Videos from media sources show that there were only a few people outside the mosque at the time. It was totally unnecessary to deploy the water cannon. However, the police officers did not appear to consider the circumstances or the dignity of the place of religious worship.

Respect for religion and places of worship is a fundamental civic virtue and common sense in a civilised society. But on June 12, during clashes with protesters, one officer is alleged to have told a pastor: “Ask your Jesus to come down and see us.”
The UN Declaration of Human Rights and the UN International Covenant on Civil and Political Rights (CCPR) protect the right to freedom of thought, conscience and religion (Article 18).

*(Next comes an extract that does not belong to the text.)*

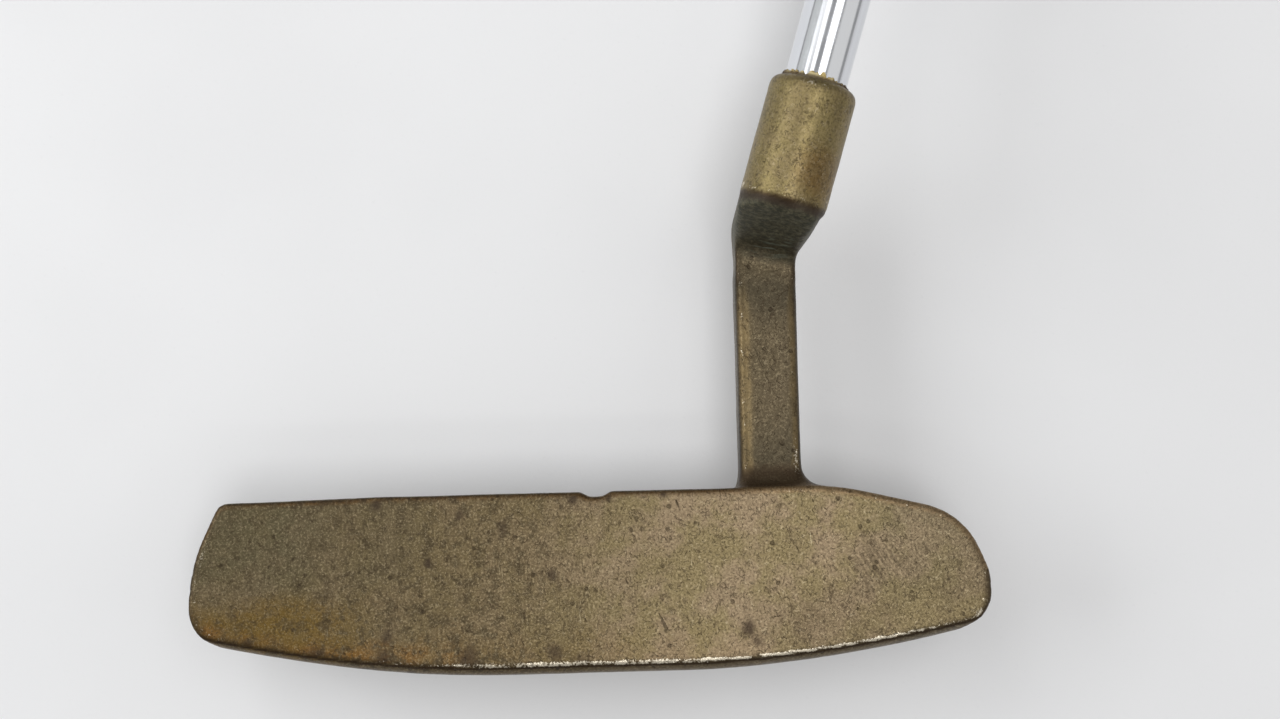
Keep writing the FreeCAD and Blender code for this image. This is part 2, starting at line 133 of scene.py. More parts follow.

Furthermore, according to the CCPR General Comment No 22 on Article 18, “the concept of worship extends to ritual and ceremonial acts giving direct expression to belief, as well as various practices integral to such acts, including the building of places of worship” (paragraph 4).
To protect the integrity of places of religious worship is an essential part of protecting the right to freedom of religion. The Hong Kong Basic Law as well as Bill of Rights Ordinance guarantee the right to freedom of religion in accordance with international standards.
The chief executive and Hong Kong police commissioner visited Kowloon Mosque on Monday morning and met the chief imam. It is known that the mosque authorities accepted their apology.

Yet, Mr Chugani said that, while he accepted the apology in principle, the police should be criticised for crossing their boundaries. What he observed was that the water cannon intended to stop in front of the mosque and shoot the jet of blue water. This demonstrates the consequences of the absence of checks and balances against law enforcement: respect for religion and minorities is undermined by excessive use of police force.

Religious diversity and harmony are the basis of a civilised and free society. We regret the Hong Kong police’s lack of common sense and insensitivity to religion. An independent commission of inquiry into the policing of the protests as well as accountability for law enforcement in Hong Kong is of paramount importance now.